Take the lines from the one bearing "Write the Blender Python" to the one bearing "BOND_LINE = 0.00005", inclusive, and reproduce them exactly; include no other line.
## begin WORKING DATA
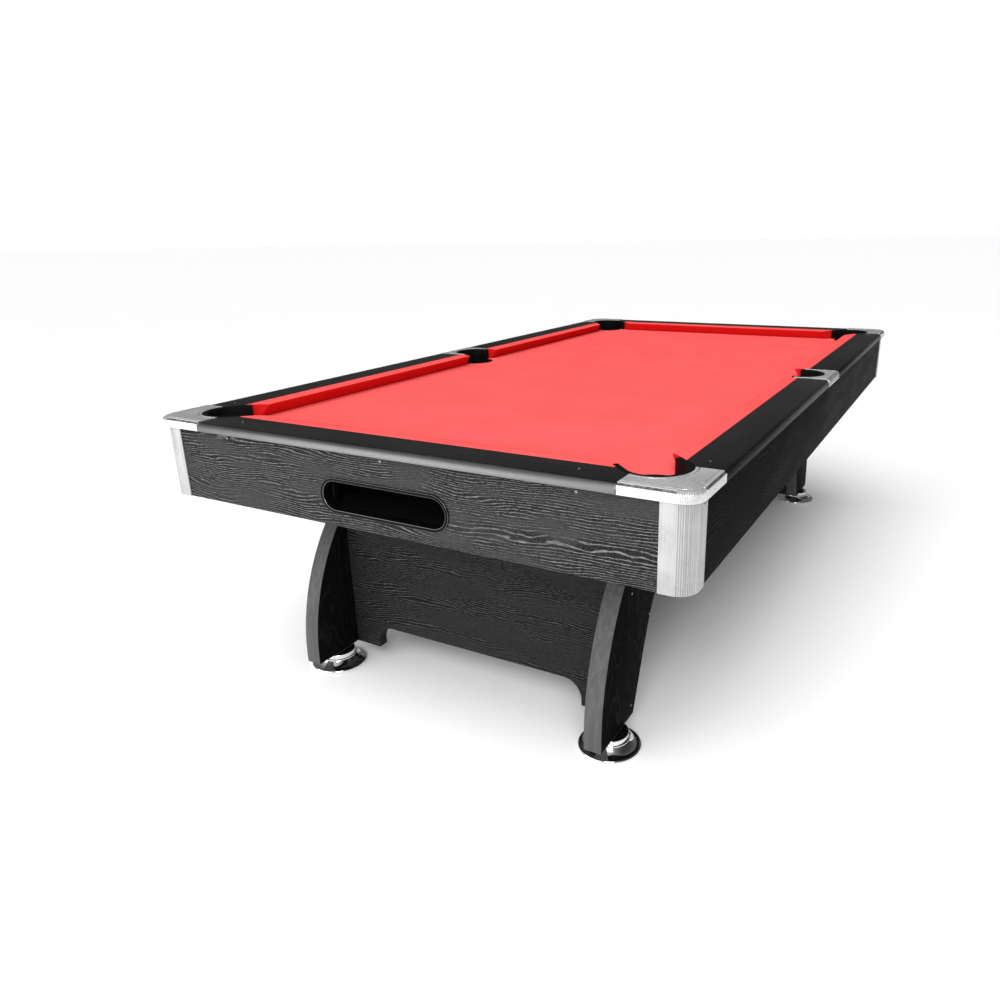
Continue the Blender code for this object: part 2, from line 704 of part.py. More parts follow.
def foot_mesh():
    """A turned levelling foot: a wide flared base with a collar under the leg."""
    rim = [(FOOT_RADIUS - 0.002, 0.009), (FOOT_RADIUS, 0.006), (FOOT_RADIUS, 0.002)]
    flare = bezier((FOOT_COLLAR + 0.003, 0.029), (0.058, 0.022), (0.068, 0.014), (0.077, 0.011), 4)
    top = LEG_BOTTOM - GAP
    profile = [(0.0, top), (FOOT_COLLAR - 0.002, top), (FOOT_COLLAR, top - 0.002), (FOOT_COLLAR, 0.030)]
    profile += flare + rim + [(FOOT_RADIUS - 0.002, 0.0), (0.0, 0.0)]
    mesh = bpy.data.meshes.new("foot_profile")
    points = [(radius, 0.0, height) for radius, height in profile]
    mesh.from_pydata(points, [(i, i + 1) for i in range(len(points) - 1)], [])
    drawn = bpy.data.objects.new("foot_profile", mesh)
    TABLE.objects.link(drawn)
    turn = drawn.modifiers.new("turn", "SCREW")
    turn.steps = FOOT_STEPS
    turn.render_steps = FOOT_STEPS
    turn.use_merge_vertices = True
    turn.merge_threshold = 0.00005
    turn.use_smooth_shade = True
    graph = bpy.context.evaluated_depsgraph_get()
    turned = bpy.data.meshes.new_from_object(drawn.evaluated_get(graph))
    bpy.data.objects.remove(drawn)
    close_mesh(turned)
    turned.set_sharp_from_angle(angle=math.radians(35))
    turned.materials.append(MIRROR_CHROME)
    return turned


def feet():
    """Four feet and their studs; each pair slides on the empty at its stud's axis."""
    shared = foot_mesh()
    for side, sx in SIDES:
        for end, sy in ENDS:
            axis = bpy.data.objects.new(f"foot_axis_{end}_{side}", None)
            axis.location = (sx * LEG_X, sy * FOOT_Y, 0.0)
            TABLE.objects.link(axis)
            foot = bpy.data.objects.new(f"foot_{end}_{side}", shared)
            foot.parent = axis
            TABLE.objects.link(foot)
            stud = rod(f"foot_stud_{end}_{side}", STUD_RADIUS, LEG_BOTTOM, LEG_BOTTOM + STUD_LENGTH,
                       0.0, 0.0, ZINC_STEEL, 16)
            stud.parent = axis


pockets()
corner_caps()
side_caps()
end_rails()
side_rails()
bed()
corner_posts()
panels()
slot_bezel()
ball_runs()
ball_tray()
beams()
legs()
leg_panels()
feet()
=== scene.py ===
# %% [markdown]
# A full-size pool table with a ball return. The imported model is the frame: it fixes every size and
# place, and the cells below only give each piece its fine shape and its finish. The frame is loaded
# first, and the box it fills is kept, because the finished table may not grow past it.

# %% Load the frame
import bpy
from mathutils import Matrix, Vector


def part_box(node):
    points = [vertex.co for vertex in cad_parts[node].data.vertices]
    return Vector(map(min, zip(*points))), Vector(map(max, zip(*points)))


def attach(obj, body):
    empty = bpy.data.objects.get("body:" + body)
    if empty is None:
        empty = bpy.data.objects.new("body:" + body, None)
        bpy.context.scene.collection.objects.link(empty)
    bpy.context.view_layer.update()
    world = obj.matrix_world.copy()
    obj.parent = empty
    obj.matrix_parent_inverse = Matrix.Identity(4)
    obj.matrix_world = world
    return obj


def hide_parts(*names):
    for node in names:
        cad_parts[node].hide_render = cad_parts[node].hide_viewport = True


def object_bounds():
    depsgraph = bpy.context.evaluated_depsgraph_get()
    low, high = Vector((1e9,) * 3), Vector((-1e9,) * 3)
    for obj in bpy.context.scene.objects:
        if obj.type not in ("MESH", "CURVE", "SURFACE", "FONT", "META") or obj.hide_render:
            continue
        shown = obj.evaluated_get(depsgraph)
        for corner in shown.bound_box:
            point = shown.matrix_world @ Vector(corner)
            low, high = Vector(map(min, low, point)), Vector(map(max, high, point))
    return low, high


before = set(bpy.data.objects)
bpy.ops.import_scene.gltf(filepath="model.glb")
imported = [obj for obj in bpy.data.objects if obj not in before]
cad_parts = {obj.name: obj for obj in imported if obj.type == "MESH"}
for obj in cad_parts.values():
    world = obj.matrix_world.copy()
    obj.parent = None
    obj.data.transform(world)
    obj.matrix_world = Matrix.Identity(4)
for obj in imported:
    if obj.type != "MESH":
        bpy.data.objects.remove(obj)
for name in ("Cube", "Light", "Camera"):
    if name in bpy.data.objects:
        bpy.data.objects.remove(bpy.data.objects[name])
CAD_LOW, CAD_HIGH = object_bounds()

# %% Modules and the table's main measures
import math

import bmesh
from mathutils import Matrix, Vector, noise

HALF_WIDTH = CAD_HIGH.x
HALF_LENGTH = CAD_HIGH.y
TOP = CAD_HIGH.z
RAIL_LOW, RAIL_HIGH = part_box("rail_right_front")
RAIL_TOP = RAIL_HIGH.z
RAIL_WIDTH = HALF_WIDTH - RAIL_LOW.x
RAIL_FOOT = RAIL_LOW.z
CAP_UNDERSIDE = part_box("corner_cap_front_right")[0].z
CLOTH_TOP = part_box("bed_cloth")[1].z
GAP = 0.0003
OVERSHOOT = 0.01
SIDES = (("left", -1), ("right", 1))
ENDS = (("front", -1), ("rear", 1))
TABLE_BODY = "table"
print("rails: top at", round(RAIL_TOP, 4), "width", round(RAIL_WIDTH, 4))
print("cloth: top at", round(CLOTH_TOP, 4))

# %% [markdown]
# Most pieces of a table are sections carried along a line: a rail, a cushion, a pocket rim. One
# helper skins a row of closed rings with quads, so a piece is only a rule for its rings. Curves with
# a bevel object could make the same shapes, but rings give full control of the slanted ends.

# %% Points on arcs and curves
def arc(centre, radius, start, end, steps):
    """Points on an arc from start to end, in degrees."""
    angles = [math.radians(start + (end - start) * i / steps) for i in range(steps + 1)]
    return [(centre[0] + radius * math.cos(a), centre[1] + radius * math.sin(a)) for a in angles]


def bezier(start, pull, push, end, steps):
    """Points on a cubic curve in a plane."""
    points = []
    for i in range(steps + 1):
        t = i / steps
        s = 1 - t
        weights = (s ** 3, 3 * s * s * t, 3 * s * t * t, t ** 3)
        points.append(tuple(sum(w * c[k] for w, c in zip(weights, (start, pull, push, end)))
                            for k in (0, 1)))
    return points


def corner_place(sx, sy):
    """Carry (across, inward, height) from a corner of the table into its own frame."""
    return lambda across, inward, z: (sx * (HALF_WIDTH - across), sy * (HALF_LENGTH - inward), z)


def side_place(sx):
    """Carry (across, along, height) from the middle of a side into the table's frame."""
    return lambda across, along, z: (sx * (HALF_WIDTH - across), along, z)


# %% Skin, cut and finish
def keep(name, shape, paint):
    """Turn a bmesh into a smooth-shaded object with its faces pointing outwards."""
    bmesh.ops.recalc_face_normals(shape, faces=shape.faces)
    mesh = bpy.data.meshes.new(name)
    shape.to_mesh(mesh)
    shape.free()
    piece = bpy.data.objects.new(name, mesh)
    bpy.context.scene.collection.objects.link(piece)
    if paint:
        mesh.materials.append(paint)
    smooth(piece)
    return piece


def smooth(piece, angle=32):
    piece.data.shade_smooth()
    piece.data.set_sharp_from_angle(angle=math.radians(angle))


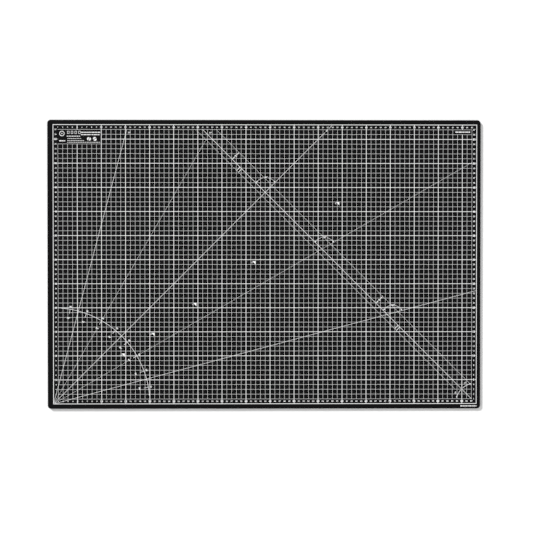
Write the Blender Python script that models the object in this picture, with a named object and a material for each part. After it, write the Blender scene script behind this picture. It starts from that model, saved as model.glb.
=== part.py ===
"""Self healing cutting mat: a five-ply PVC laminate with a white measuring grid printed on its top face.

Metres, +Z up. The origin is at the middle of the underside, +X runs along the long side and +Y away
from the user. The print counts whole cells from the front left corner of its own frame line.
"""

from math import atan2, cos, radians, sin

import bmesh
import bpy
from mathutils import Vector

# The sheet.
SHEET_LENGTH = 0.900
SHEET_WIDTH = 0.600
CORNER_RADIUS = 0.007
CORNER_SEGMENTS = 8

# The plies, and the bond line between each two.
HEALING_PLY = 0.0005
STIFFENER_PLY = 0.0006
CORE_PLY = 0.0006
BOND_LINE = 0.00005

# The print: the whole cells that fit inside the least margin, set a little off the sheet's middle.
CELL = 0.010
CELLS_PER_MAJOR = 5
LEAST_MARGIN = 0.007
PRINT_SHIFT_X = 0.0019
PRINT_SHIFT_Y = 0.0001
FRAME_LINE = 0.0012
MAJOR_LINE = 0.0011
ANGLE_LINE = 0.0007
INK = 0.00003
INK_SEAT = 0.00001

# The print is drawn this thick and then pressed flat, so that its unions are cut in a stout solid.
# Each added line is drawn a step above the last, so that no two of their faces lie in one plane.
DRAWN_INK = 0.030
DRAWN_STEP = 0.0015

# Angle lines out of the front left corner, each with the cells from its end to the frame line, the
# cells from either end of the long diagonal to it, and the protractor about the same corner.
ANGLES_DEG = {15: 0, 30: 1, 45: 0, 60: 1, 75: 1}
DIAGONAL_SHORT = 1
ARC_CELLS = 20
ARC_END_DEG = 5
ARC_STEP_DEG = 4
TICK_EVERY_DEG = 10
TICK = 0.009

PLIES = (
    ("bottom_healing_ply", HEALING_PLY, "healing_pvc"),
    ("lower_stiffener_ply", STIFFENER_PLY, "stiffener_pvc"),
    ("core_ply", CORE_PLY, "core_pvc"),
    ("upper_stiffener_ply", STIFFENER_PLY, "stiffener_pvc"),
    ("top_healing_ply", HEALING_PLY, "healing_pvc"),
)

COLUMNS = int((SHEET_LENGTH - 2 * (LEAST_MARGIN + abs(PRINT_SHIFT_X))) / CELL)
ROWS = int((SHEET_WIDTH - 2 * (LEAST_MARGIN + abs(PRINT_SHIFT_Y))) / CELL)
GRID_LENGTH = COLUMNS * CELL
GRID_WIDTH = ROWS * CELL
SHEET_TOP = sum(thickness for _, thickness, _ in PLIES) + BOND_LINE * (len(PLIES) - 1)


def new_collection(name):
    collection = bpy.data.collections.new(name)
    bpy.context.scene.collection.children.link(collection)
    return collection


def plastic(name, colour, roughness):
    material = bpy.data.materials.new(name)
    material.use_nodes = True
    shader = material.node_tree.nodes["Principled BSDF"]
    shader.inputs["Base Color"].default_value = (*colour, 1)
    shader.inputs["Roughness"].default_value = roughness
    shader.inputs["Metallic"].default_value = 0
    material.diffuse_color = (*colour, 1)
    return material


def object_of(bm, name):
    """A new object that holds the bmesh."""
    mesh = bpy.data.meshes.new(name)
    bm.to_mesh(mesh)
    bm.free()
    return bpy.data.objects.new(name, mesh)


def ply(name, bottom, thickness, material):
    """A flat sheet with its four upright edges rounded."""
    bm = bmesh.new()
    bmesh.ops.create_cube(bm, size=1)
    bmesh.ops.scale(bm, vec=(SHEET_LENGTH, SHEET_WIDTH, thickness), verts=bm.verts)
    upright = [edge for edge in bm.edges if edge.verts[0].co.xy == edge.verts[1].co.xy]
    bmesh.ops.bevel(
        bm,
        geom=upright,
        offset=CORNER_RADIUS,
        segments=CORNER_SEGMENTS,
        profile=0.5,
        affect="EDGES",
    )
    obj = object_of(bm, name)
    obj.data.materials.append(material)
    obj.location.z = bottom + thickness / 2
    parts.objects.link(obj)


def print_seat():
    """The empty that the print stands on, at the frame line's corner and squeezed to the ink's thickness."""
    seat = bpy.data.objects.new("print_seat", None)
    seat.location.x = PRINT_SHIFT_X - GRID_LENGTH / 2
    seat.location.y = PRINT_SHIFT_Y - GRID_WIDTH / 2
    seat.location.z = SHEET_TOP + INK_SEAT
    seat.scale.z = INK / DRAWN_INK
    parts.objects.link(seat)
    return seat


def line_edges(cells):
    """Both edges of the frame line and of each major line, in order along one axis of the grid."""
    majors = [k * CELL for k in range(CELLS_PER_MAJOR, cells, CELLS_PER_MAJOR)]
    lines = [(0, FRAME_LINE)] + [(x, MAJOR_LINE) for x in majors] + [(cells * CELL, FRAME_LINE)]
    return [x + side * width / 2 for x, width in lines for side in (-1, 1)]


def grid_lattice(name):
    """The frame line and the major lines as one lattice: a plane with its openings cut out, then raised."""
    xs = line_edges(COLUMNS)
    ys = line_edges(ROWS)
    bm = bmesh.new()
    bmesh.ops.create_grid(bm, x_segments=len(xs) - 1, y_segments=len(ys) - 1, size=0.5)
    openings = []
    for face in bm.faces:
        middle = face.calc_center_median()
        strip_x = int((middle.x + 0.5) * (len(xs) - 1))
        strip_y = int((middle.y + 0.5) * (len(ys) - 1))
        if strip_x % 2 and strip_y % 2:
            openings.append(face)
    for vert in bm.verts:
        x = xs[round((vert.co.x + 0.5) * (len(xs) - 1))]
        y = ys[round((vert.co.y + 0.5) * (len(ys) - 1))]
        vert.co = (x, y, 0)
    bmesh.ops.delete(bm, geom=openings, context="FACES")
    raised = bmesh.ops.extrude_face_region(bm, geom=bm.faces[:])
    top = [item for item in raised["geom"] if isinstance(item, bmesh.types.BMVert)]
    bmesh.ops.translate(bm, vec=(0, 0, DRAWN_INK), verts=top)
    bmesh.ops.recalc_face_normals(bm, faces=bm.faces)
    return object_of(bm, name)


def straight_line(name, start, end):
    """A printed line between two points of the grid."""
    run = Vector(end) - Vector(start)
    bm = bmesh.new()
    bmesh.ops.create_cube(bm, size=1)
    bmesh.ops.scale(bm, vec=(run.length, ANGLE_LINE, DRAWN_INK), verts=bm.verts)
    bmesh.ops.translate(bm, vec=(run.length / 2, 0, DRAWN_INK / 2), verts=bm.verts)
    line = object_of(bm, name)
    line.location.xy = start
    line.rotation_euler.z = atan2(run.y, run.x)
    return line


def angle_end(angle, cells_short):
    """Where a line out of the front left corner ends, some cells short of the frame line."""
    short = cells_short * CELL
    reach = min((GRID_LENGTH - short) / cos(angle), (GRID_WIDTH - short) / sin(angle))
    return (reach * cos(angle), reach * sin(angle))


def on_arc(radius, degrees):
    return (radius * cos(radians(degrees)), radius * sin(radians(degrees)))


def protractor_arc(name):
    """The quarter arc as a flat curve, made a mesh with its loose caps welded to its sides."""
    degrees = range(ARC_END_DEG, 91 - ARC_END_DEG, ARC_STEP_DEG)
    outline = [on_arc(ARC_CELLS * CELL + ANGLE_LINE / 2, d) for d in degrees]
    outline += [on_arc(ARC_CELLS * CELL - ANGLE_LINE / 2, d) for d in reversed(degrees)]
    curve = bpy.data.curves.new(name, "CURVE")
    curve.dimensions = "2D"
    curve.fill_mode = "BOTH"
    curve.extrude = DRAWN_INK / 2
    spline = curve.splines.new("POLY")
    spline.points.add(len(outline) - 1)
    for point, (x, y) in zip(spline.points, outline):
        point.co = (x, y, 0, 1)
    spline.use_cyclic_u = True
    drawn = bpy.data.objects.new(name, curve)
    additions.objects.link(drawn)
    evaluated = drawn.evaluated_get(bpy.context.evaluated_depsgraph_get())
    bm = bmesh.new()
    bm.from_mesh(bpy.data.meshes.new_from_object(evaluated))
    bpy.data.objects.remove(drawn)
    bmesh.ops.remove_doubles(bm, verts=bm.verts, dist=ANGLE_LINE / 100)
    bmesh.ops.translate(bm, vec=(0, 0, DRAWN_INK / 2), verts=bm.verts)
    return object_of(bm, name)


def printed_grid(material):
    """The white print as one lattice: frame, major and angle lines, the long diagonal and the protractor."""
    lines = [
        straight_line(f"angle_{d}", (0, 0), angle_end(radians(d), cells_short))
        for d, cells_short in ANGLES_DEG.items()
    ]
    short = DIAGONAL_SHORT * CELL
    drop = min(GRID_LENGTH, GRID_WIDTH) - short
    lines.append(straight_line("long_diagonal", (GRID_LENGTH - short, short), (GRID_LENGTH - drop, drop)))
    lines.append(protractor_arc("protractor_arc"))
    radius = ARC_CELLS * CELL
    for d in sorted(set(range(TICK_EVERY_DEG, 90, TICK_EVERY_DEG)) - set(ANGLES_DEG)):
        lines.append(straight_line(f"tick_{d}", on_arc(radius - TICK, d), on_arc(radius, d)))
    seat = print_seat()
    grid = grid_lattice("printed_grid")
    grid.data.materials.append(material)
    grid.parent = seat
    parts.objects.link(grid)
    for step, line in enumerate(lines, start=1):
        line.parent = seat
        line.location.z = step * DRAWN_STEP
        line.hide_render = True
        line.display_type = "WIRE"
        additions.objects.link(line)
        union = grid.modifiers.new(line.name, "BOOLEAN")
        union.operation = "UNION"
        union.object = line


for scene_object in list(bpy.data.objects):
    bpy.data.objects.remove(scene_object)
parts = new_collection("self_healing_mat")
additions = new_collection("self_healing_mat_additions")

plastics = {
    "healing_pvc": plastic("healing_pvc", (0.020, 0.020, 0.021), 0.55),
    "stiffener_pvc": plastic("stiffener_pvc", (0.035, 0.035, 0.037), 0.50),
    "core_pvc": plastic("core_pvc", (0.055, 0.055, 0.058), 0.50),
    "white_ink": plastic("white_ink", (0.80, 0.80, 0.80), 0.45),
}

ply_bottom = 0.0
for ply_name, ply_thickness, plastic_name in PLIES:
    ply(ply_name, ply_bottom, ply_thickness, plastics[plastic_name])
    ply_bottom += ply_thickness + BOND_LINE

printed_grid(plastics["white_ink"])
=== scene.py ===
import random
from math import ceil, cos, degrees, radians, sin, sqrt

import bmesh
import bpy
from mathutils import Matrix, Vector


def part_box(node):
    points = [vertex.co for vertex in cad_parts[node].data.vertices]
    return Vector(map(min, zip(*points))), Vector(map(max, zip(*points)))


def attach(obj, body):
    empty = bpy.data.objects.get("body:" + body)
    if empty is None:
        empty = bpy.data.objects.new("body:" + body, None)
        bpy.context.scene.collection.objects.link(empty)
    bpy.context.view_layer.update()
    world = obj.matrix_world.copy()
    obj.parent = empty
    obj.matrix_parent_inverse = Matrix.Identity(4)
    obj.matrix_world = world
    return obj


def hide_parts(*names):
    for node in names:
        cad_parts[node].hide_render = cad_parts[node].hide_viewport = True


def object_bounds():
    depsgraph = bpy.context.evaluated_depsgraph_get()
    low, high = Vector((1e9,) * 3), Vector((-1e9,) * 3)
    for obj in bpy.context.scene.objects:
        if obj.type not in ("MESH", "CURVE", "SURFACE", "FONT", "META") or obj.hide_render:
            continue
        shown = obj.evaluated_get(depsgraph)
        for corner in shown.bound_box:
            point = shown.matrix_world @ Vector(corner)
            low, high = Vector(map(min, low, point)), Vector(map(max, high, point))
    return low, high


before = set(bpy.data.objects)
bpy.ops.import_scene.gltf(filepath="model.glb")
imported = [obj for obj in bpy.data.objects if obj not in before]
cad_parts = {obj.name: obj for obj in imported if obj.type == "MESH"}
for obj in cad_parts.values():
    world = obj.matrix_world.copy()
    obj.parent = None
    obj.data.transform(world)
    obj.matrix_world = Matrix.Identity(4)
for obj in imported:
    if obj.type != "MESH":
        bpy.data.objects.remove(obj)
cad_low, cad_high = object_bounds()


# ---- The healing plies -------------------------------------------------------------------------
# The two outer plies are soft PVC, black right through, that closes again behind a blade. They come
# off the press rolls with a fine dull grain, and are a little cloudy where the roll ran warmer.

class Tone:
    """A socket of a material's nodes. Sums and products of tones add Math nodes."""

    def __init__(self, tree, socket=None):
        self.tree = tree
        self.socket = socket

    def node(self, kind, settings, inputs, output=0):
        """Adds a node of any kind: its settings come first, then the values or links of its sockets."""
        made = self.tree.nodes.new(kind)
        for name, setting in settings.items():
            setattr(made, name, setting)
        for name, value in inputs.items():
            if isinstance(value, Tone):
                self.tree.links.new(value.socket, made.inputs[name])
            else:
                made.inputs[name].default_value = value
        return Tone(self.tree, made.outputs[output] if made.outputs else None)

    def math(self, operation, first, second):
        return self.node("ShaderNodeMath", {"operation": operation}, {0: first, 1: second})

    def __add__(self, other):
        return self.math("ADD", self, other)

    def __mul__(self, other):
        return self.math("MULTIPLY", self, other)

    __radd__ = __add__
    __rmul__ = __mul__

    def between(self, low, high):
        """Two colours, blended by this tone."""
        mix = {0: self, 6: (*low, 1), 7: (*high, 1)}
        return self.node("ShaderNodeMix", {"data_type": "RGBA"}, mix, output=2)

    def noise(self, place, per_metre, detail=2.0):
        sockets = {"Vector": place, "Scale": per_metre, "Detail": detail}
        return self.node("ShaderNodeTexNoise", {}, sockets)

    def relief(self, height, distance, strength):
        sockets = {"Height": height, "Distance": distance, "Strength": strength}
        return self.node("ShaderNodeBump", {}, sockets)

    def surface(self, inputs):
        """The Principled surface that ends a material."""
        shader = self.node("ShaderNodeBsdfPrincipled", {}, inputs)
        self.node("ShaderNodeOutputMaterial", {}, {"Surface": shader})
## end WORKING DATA
[FINISHED ANSWER]
Write the Blender Python script that models the object in this picture, with a named object and a material for each part. After it, write the Blender scene script behind this picture. It starts from that model, saved as model.glb.
=== part.py ===
"""Self healing cutting mat: a five-ply PVC laminate with a white measuring grid printed on its top face.

Metres, +Z up. The origin is at the middle of the underside, +X runs along the long side and +Y away
from the user. The print counts whole cells from the front left corner of its own frame line.
"""

from math import atan2, cos, radians, sin

import bmesh
import bpy
from mathutils import Vector

# The sheet.
SHEET_LENGTH = 0.900
SHEET_WIDTH = 0.600
CORNER_RADIUS = 0.007
CORNER_SEGMENTS = 8

# The plies, and the bond line between each two.
HEALING_PLY = 0.0005
STIFFENER_PLY = 0.0006
CORE_PLY = 0.0006
BOND_LINE = 0.00005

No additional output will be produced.